Management escorted the guy out of the store, but he wasn't done, and came back inside "attempting to walk towards the victim with both fists raised." He was escorted out again and his role as enforcer then concluded. He was later arrested and charged with the felony.
This seems like a good time to briefly discuss what makes a Good Reason to Kill. Despite the name I gave this category, and I know this is a little confusing, ideally these are incidents in which nobody actually gets killed. They must involve violence or threatened violence, of course, but preferably no actual fatalities. That is mainly because I find that stories are generally less funny if they involve a death. Not that death can't be a real hoot, but its presence significantly raises the bar in terms of what other facts need to be present, in my view.

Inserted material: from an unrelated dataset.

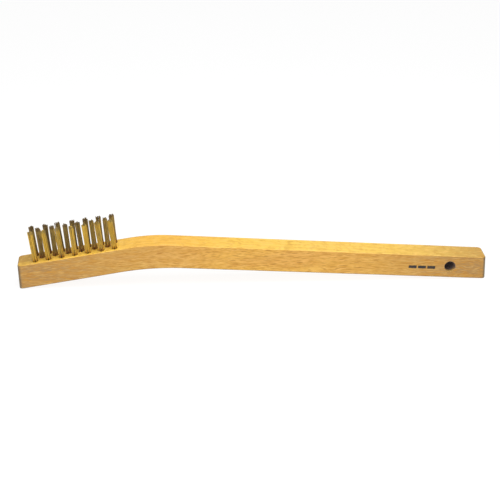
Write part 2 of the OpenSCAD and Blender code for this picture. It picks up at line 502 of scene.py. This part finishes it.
# The thin lacquer shines a little, least over open pores and on the end grain, and lets the
# pores and rays be felt.
WOOD_ROUGHNESS = 0.42
PORE_ROUGHNESS = 0.12
END_ROUGHNESS = 0.25
GRAIN_SINK = 0.5
GRAIN_RELIEF = 0.5
GRAIN_DEPTH = 0.04
LACQUER = 0.08
LACQUER_ROUGHNESS = 0.3
roughness = sums(tree, "MULTIPLY_ADD", pores, PORE_ROUGHNESS, WOOD_ROUGHNESS)
roughness = sums(tree, "MULTIPLY_ADD", on_end, END_ROUGHNESS, roughness)
tree.links.new(roughness, surface.inputs["Roughness"])
sunk_rays = sums(tree, "MULTIPLY", ray, -GRAIN_SINK)
relief = sums(tree, "MULTIPLY_ADD", pores, -GRAIN_SINK, sunk_rays)
sockets = {"Height": relief, "Strength": GRAIN_RELIEF, "Distance": GRAIN_DEPTH * MM}
tree.links.new(shade(tree, "ShaderNodeBump", sockets).outputs[0], surface.inputs["Normal"])
surface.inputs["Coat Weight"].default_value = LACQUER
surface.inputs["Coat Roughness"].default_value = LACQUER_ROUGHNESS

# Drilled walls are painted dark in patches as the shade inside the holes, and stay paler only at
# the upward-facing rim of the hang hole, where light from above reaches in.
BEECH_RIM = (0.50, 0.29, 0.07, 1)
RIM_DEPTH = 2.4
RIM_FACES_UP = (0.1, 0.7)
BORE_PATCH_SIZE = (0.9, 0.9, 0.9)
BORE_PATCH_SPREAD = (0.35, 0.7)
WALL_ROUGHNESS = 0.7
BORE_PATCH_ROUGHNESS = 0.15
BORE_PATCH_RELIEF = 0.6
BORE_PATCH_DEPTH = 0.05
# Painted shade for the inside of the drilled holes, darker and lighter in patches
BORE_SHADE_DEEP = (0.13, 0.098, 0.09, 1)
BORE_SHADE_SOFT = (0.27, 0.185, 0.155, 1)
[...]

In fact, only four of the 47 Reasons to date, namely #1 (Used the Last Roll of Toilet Paper), #2 (Disputed Yahtzee Rules), #11 (Sang "My Way" Poorly) and #16 (Ate Popcorn Too Loudly During "Black Swan"), have actually involved homicides. Maybe I have gotten softer over the years, but also I still think the facts in each of those cases were more than sufficient. In general, though, I think a really good Reason to Kill generally does not involve an actual killing.
This is partly by way of explaining why this is #47 and not, for example, Wouldn't Stop Texting in a Theater, which many people forwarded to me this week. I guess I can't really say why I still find #16 hilarious, but this one not so much. Probably because #16 happened in Latvia, and so seems much more abstract (no offense to Latvians).
It's kind of a fine line here sometimes, I admit.